[Scripts that build objects]
============================================================
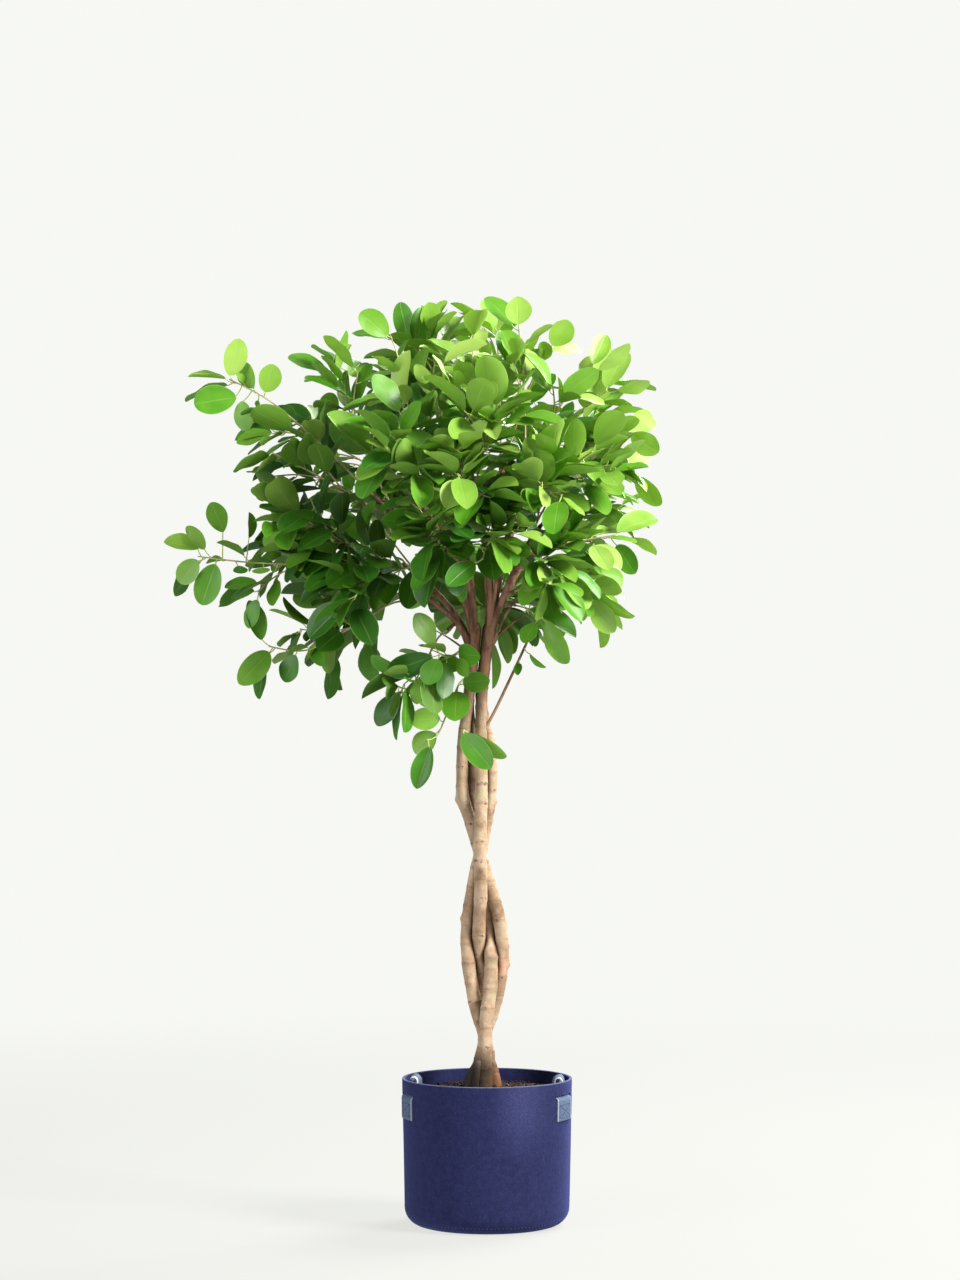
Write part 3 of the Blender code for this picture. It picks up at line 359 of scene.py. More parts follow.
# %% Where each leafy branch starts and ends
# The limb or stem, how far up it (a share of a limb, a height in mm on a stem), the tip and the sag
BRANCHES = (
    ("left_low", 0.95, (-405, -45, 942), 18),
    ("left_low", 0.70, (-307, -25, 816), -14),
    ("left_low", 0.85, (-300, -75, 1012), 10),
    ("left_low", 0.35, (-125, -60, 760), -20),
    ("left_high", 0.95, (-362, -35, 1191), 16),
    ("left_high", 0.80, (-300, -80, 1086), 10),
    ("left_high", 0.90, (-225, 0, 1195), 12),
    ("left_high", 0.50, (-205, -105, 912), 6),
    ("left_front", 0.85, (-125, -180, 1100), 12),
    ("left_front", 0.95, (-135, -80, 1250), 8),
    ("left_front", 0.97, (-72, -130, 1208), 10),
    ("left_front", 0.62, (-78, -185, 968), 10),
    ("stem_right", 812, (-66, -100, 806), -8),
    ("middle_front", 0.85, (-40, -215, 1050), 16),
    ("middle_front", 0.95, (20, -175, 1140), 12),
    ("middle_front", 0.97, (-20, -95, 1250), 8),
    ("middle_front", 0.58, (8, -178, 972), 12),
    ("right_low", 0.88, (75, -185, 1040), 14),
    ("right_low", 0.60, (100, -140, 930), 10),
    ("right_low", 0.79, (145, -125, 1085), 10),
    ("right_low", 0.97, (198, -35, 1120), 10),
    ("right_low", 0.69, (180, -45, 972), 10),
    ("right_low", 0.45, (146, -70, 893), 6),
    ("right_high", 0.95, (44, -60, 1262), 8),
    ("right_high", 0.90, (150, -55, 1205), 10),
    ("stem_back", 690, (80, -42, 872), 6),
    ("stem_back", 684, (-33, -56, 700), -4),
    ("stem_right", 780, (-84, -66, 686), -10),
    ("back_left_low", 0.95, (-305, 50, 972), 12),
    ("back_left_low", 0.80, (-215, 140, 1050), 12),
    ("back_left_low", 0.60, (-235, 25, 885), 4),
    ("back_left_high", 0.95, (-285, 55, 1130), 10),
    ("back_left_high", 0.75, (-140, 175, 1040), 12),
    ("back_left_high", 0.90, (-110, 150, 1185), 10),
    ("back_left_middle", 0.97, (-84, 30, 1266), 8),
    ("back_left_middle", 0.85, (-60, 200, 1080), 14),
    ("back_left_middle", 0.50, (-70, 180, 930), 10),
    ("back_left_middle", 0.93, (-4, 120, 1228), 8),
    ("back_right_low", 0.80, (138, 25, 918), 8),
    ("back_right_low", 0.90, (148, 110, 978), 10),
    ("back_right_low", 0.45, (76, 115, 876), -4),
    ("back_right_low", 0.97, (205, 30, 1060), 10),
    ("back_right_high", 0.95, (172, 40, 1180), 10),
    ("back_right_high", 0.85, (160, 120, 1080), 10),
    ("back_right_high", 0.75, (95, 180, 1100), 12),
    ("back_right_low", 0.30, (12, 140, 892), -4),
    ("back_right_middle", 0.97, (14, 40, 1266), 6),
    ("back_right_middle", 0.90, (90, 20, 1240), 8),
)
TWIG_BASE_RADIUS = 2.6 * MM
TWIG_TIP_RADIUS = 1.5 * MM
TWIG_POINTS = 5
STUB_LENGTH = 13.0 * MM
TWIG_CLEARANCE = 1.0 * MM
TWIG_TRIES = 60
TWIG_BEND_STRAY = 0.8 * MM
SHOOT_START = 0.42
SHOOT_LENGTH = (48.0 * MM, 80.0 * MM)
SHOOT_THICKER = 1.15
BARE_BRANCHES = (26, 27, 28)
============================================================
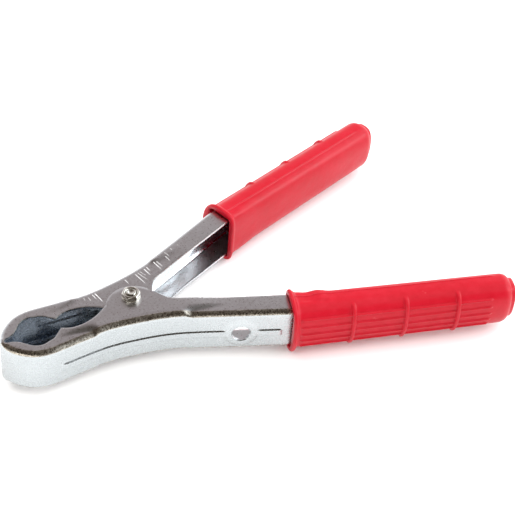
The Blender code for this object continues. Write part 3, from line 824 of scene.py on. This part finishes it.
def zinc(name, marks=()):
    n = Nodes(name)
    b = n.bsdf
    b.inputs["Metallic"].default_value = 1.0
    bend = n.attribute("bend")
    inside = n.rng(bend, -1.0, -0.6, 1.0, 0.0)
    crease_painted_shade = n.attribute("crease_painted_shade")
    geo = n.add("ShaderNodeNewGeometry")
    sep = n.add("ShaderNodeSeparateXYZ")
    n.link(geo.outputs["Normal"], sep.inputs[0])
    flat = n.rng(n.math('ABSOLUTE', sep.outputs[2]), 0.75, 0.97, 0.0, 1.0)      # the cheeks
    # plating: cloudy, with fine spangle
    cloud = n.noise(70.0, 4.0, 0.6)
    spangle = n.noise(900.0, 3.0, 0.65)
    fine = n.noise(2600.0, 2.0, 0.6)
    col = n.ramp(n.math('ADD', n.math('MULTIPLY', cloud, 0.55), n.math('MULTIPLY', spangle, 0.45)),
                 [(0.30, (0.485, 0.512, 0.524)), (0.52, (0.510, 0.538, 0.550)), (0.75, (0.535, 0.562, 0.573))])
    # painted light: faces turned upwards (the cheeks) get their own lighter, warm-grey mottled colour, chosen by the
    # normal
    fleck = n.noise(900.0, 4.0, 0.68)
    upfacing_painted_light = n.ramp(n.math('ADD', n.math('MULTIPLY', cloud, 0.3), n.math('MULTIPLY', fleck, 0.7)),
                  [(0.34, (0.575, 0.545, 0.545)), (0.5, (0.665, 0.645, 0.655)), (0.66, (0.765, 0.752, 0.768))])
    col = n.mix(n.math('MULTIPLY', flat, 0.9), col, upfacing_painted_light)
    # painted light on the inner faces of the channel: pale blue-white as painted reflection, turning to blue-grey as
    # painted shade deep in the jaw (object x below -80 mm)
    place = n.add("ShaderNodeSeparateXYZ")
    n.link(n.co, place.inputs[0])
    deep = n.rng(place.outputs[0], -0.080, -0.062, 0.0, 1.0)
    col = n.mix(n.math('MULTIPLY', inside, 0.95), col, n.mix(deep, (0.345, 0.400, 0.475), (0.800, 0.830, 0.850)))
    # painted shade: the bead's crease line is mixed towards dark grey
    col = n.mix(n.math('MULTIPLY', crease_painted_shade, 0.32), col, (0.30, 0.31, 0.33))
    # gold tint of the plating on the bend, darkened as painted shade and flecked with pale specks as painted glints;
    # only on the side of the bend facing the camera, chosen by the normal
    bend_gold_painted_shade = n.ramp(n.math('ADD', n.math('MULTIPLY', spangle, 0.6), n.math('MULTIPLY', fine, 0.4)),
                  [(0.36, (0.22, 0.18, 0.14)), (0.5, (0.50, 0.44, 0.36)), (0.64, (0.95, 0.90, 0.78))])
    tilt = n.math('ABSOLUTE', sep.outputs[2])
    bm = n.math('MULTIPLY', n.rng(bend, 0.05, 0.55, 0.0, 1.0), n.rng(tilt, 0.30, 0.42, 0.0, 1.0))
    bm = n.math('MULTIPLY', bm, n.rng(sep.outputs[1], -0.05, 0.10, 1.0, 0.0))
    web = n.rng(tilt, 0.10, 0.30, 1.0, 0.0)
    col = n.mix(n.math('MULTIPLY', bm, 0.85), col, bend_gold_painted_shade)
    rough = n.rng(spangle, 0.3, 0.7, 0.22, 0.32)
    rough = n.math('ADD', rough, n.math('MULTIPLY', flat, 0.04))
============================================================
● **Your task**: Each line in the entries above that includes the string "Blender" should be extracted.

● **The result**:
Write part 3 of the Blender code for this picture. It picks up at line 359 of scene.py. More parts follow.
The Blender code for this object continues. Write part 3, from line 824 of scene.py on. This part finishes it.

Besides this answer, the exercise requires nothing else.